The Texas environment houses two primary elements. One is the shifting ephemera of light streaming through perimeter windows as the sun pushes across the sky during the passage of the day, its illumination harnessed and dispersed by carefully placed scrims of translucent black or white fabric stretched taut inside interior rooms — a signature Irwin format. The other is the elusive quality of space, both contained within the rectilinear, U-shaped building and uncontrolled outdoors in the organic landscape and the sky above, framed through the same windows that let the light in.

Time is embodied in the gentle movement of light through interior rooms and across the landscape, as low and billowy clouds drift by. Irwin compares the scene to 17th century Dutch landscape paintings, like those by Jacob van Ruisdael or Jan van Goyen. Time melds a fourth dimension to the three we identify as essential to understanding space.

“You don’t try to top Mother Nature,” Irwin interjects about site-determined art. “You invite her in.”

These elements, fundamental to human perception, are Irwin’s artistic focus. He was almost 88 when “untitled (dawn to dusk)” was completed, and he had been working on the project for nearly 17 years. The film, useful if finally unsatisfying, tells a narrative of how he got there.

Robert Irwin stretched translucent scrim panels inside rooms to disperse light

(David Hollander, courtesy Pace Gallery

)

The narrative is well known, at least within the Los Angeles art world.
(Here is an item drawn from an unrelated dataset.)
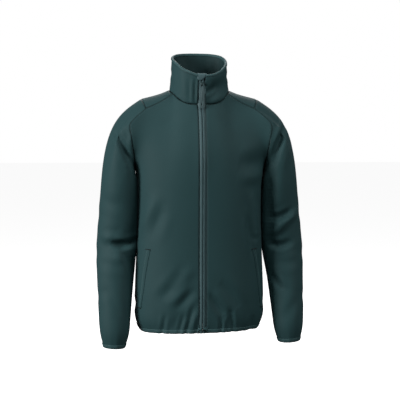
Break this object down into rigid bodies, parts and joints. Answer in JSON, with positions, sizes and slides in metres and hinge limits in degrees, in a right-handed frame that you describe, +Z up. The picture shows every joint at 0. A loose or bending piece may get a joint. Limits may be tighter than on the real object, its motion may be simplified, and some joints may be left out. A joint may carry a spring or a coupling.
{
  "type": "zip fleece jacket",
  "caption": "Fleece jacket with a full-length front zip, stand collar, shaped shoulder pieces, long sleeves, side pockets and narrow bound edges, filled out as worn.",
  "frame": {"origin": "middle of the neck, level with the sides of the neck seam, where the wearer's shoulders carry the jacket", "axes": "+Z up, the front faces -Y, the wearer's left is +X"},
  "size_m": [0.6087, 0.2459, 0.8568],
  "materials": {
    "fleece": "matte brushed knit",
    "binding": "smooth elastic knit",
    "zip_tape": "woven tape",
    "slider": "satin enamel",
    "pull": "matte moulded"
  },
  "bodies": {
    "jacket": {"front_right": "fleece", "front_left": "fleece", "back": "fleece", "shoulder_right": "fleece", "shoulder_left": "fleece", "sleeve_right": "fleece", "sleeve_left": "fleece", "collar_outer": "fleece", "collar_inner": "fleece", "collar_edge": "binding", "hem_edge": "binding", "cuff_right": "binding", "cuff_left": "binding", "zip_tape_right": "zip_tape", "zip_tape_left": "zip_tape", "zip_garage": "fleece", "zip_slider": "slider", "pocket_right": "fleece", "pocket_left": "fleece", "pocket_zip_right": "zip_tape", "pocket_zip_left": "zip_tape"},
    "pull": {"zip_pull": "pull"}
  },
  "joints": [
    {"name": "pull_hinge", "type": "hinge", "parent": "jacket", "child": "pull", "pos_m": [0, -0.09038, 0.025], "axis": [-1, 0, 0], "range_deg": [0, 150]}
  ]
}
A suburban high school kid more enthralled with bebop than academics, self-taught in phenomenological philosophies, rigorous in paring down painting to its perceptual basics when he finally committed to being an artist, supporting himself through a savvy gambler’s skill at the racetrack and more — “A Desert of Pure Feeling” is structured as a conventional biographical chronology. That predictable form finally conflicts with such unconventional art.

A full exposition of the Marfa piece might have better opened the film, rather than attempting to unveil it at the end as a crowning achievement. The path to get there is long and slow, when it needs to be foreshadowed. Connections among clearly related works from different decades — “untitled (dawn to dusk)” with “Varese Portal Room” (1973-1976) in Italy and “Window Wall for Cal State Long Beach” (1975), for example — are more glancingly implied than examined.
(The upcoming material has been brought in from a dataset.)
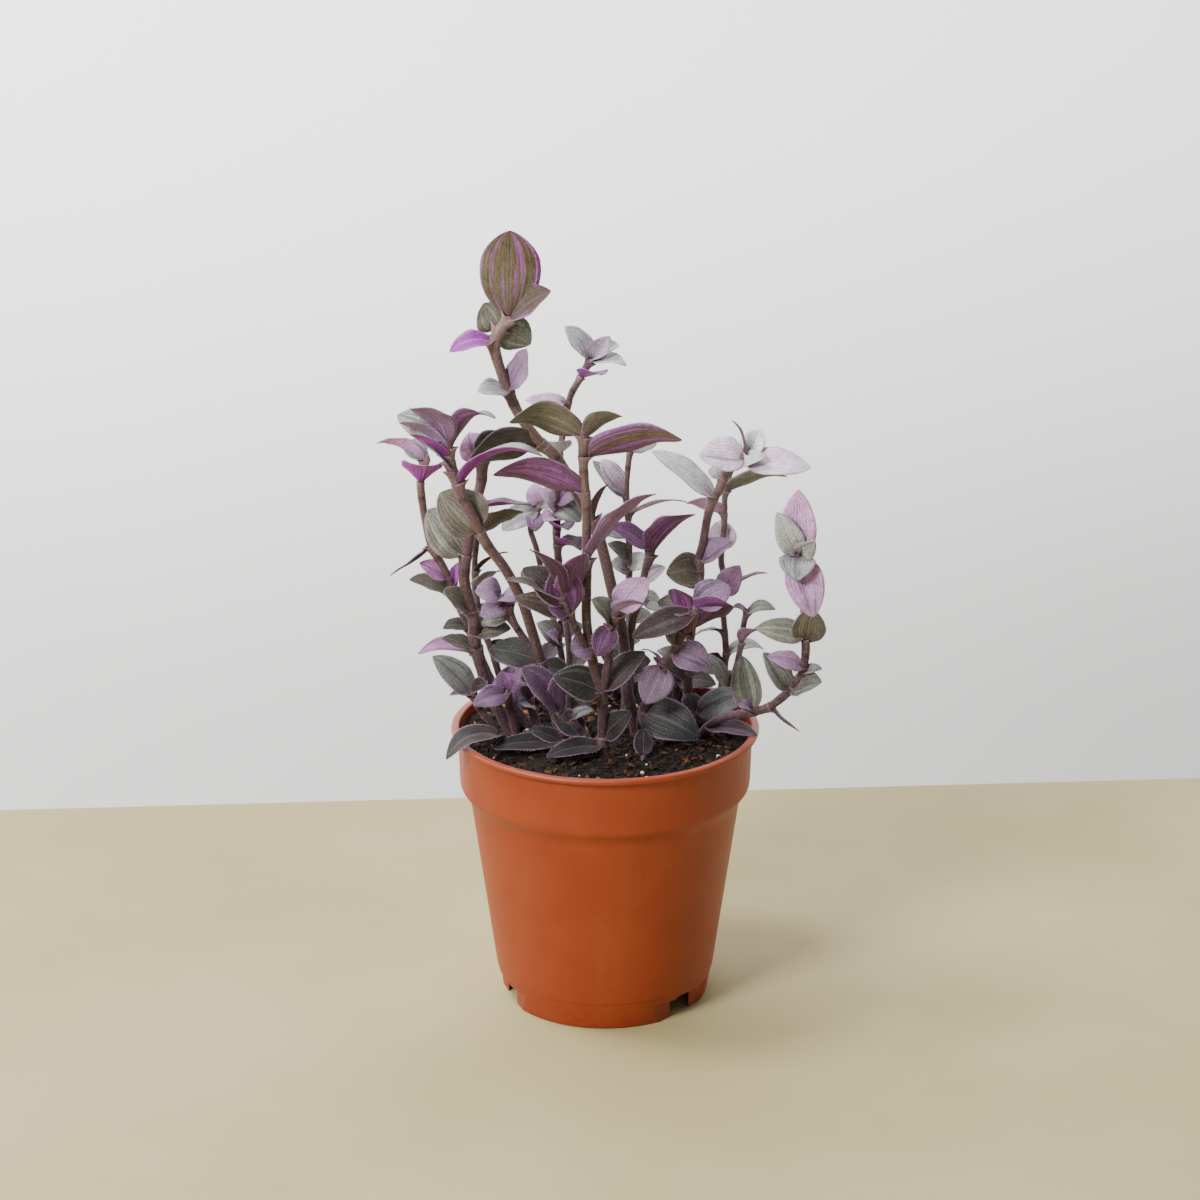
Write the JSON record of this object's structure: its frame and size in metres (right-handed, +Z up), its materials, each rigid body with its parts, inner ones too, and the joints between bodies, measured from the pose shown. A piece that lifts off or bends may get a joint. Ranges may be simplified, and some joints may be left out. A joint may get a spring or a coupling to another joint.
{
  "type": "potted tradescantia",
  "caption": "Young trailing house plant with striped purple and silver leaves on jointed stems, standing in potting soil in a round tapered nursery pot.",
  "frame": {"origin": "on the table under the middle of the pot's foot, which is within 1.5 mm of the middle of the whole part's box seen from above", "axes": "+Z up along the pot's axis, -Y towards the viewer, +X to the viewer's right"},
  "size_m": [0.1451, 0.1026, 0.2645],
  "materials": {
    "pot": "satin terracotta-coloured plastic",
    "soil": "moist dark potting soil with bark and perlite",
    "foliage": "soft, finely haired leaves with parallel stripes"
  },
  "bodies": {
    "root": {"pot": "pot", "potting_soil": "soil", "stem_tall": "foliage", "stem_back_middle": "foliage", "stem_centre": "foliage", "stem_left_front": "foliage", "stem_left_middle": "foliage", "stem_left_back": "foliage", "stem_far_left": "foliage", "stem_low_left": "foliage", "stem_lilac_left": "foliage", "stem_cup_left": "foliage", "stem_trumpet": "foliage", "stem_right_tall": "foliage", "stem_right_thin": "foliage", "stem_right_arching": "foliage", "stem_right_low": "foliage", "stem_front_middle": "foliage", "stem_middle_right": "foliage", "stem_back_slim": "foliage", "stem_back_left": "foliage", "sprout_right": "foliage", "sprout_rim": "foliage", "sprout_front_left": "foliage", "sprout_front": "foliage", "sprout_back_left": "foliage", "sprout_back": "foliage", "sprout_back_right": "foliage"}
  },
  "joints": []
}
Archival interviews with the artist, mostly from the early 1970s, are a highlight. But the most gorgeous cinematic section comes around three-quarters in, with development of the incomparable 1997 “Central Garden” nestled in a shallow ravine between the J. Paul Getty Museum and the Getty Research Institute. Exquisitely photographed in its mature state, the brilliantly designed garden as site of infamous combat between the artist and Getty Center architect Richard Meier, who had his own more pedestrian garden design in mind, makes one shake one’s head yet again. (“What a disaster,” Meier mutters in defeat as Irwin’s elaborate vision prevails.) That museum officials trusted and stood behind a major artist is an important lesson to share, given the garden’s triumph.
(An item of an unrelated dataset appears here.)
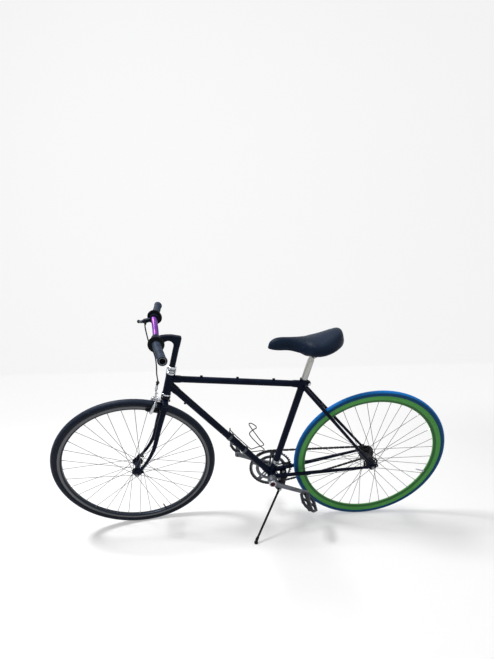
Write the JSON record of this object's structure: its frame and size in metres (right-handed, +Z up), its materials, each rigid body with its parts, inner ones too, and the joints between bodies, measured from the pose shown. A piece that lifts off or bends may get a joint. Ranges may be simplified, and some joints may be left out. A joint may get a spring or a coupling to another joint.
{
  "type": "bicycle",
  "caption": "Single-speed city bicycle with a lugged diamond frame, swept flat bar, front side-pull brake, bottle cage and side stand.",
  "frame": {"origin": "centre of the bounding box in X and Y, on the floor that the tyres and the stand's foot touch", "axes": "+Z up, -X towards the front wheel, +Y towards the rider's right side; the bicycle leans to its left on its stand"},
  "size_m": [1.696, 0.5352, 1.0005],
  "materials": {
    "black_paint": "gloss",
    "black_metal": "satin",
    "chrome": "polished",
    "alloy": "satin",
    "dark_steel": "oiled",
    "green_rim": "anodised, satin",
    "blue_tyre": "matte",
    "black_tyre": "matte",
    "grey_rim": "satin",
    "purple_metal": "anodised, gloss",
    "grip_rubber": "matte",
    "saddle_cover": "matte",
    "pad_rubber": "matte",
    "cable_sleeve": "gloss"
  },
  "bodies": {
    "frame": {"head_tube": "black_paint", "top_tube": "black_paint", "down_tube": "black_paint", "seat_tube": "black_paint", "seat_lug": "black_paint", "bottom_bracket_shell": "black_paint", "left_chain_stay": "black_paint", "right_chain_stay": "black_paint", "left_seat_stay": "black_paint", "right_seat_stay": "black_paint", "brake_bridge": "black_paint", "seat_binder_bolt": "chrome", "lower_headset_cup": "chrome", "upper_headset_cup": "chrome", "left_bottom_bracket_cup": "chrome", "right_bottom_bracket_cup": "chrome", "rear_axle": "alloy", "chain": "dark_steel", "kickstand_bracket": "black_metal", "kickstand_bolt": "black_metal", "bottle_cage": "chrome", "lower_cage_band": "chrome", "upper_cage_band": "chrome"},
    "fork_group": {"fork": "black_paint", "headset_adjusting_race": "chrome", "headset_locknut": "chrome", "front_axle": "alloy", "brake_centre_bolt": "black_metal"},
    "stem_group": {"stem": "black_metal"},
    "handlebar_group": {"handlebar": "purple_metal", "left_grip": "grip_rubber", "right_grip": "grip_rubber", "brake_lever_bracket": "black_metal", "brake_cable": "cable_sleeve"},
    "brake_lever_group": {"brake_lever": "black_metal"},
    "left_brake_group": {"left_brake_arm": "chrome", "left_brake_pad": "pad_rubber"},
    "right_brake_group": {"right_brake_arm": "chrome", "right_brake_pad": "pad_rubber"},
    "front_wheel": {"front_tyre": "black_tyre", "front_rim": "grey_rim", "front_hub": "black_metal", "front_valve": "black_metal"},
    "rear_wheel": {"rear_tyre": "blue_tyre", "rear_rim": "green_rim", "rear_hub": "dark_steel", "rear_valve": "chrome"},
    "sprocket_group": {"rear_sprocket": "dark_steel"},
    "crank": {"crank_spindle": "chrome", "left_crank_arm": "alloy", "right_crank_arm": "alloy", "chainring": "alloy"},
    "left_pedal_group": {"left_pedal": "black_metal"},
    "right_pedal_group": {"right_pedal": "black_metal"},
    "kickstand": {"kickstand_leg": "black_metal", "kickstand_foot": "pad_rubber"},
    "seatpost_group": {"seatpost": "chrome"},
    "saddle_group": {"saddle": "saddle_cover", "saddle_rails": "chrome", "saddle_clamp": "chrome"}
  },
  "joints": [
    {"name": "steering", "type": "hinge", "parent": "frame", "child": "fork_group", "pos_m": [-0.46139, 0.09035, 0.31847], "axis": [0.3163, -0.132, 0.9394], "range_deg": [-81.5, 58.5]},
    {"name": "front_wheel_spin", "type": "hinge", "parent": "fork_group", "child": "front_wheel", "pos_m": [-0.51345, 0.07687, 0.33411], "axis": [0.1893, -0.9616, -0.1988], "continuous": true},
    {"name": "stem_height", "type": "slide", "parent": "fork_group", "child": "stem_group", "axis": [0.3163, -0.132, 0.9394], "range_m": [-0.04, 0.02], "deforming": ["brake_cable"]},
    {"name": "handlebar_tilt", "type": "hinge", "parent": "stem_group", "child": "handlebar_group", "pos_m": [-0.34325, -0.00482, 0.89124], "axis": [-0.1893, 0.9616, 0.1988], "range_deg": [-8, 8], "deforming": ["brake_cable"]},
    {"name": "brake_lever_pull", "type": "hinge", "parent": "handlebar_group", "child": "brake_lever_group", "pos_m": [-0.39742, 0.09891, 0.94654], "axis": [0.4566, 0.1206, -0.8815], "range_deg": [0, 22], "stiffness_Nm_per_rad": 1.5, "springref_deg": -5.73},
    {"name": "left_brake_arm_turn", "type": "hinge", "parent": "fork_group", "child": "left_brake_group", "pos_m": [-0.38211, 0.03517, 0.66085], "axis": [0.9296, 0.2407, -0.2792], "range_deg": [0, 2.2]},
    {"name": "right_brake_arm_turn", "type": "hinge", "parent": "fork_group", "child": "right_brake_group", "pos_m": [-0.3855, 0.03429, 0.66187], "axis": [-0.9296, -0.2407, 0.2792], "range_deg": [0, 2.2]},
    {"name": "rear_wheel_spin", "type": "hinge", "parent": "frame", "child": "rear_wheel", "pos_m": [0.51299, 0.08863, 0.33173], "axis": [0.0001, -0.9903, -0.1392], "continuous": true},
    {"name": "crank_turn", "type": "hinge", "parent": "frame", "child": "crank", "pos_m": [0.07866, 0.09846, 0.26137], "axis": [0.0001, -0.9903, -0.1392], "range_deg": [-30, 250]},
    {"name": "sprocket_turn", "type": "hinge", "parent": "frame", "child": "sprocket_group", "pos_m": [0.51299, 0.08863, 0.33173], "axis": [0.0001, -0.9903, -0.1392], "continuous": true},
    {"name": "left_pedal_spin", "type": "hinge", "parent": "crank", "child": "left_pedal_group", "pos_m": [0.23171, 0.10706, 0.20032], "axis": [0.0001, -0.9903, -0.1392], "continuous": true},
    {"name": "right_pedal_spin", "type": "hinge", "parent": "crank", "child": "right_pedal_group", "pos_m": [-0.07439, 0.08986, 0.32242], "axis": [0.0001, -0.9903, -0.1392], "continuous": true},
    {"name": "kickstand_fold", "type": "hinge", "parent": "frame", "child": "kickstand", "pos_m": [0.10912, 0.06091, 0.20523], "axis": [0.4532, -0.8283, -0.3293], "range_deg": [0, 140]},
    {"name": "seatpost_height", "type": "slide", "parent": "frame", "child": "seatpost_group", "axis": [0.2494, -0.1347, 0.959], "range_m": [-0.07, 0.06]},
    {"name": "saddle_tilt", "type": "hinge", "parent": "seatpost_group", "child": "saddle_group", "pos_m": [0.22617, 0.01877, 0.82855], "axis": [-0.0001, 0.9903, 0.1392], "range_deg": [-10, 10]}
  ],
  "couplings": [
    {"joint": "sprocket_turn", "follows": "crank_turn", "ratio": 3},
    {"joint": "left_brake_arm_turn", "follows": "brake_lever_pull", "ratio": 0.09},
    {"joint": "right_brake_arm_turn", "follows": "brake_lever_pull", "ratio": 0.09}
  ]
}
One undercurrent of the film is that Irwin’s monumental achievement as an artist has largely escaped New York, the world’s most provincial art city. Irwin didn’t make a passel of paintings and sculptures that could filter through its splashy marketplace or land inside its many art museums for permanent display. Much of his finest work is determined by the site in which it exists, and those sites are far-flung. Out of sight, out of mind.

Nevertheless, Pace Gallery’s Arne Glimcher, a co-producer and New York interview subject, has been one of the artist’s staunchest supporters. If “A Desert of Pure Feeling” falls short, it does celebrate a critically important artist of our time. The film might take local festivalgoers by surprise.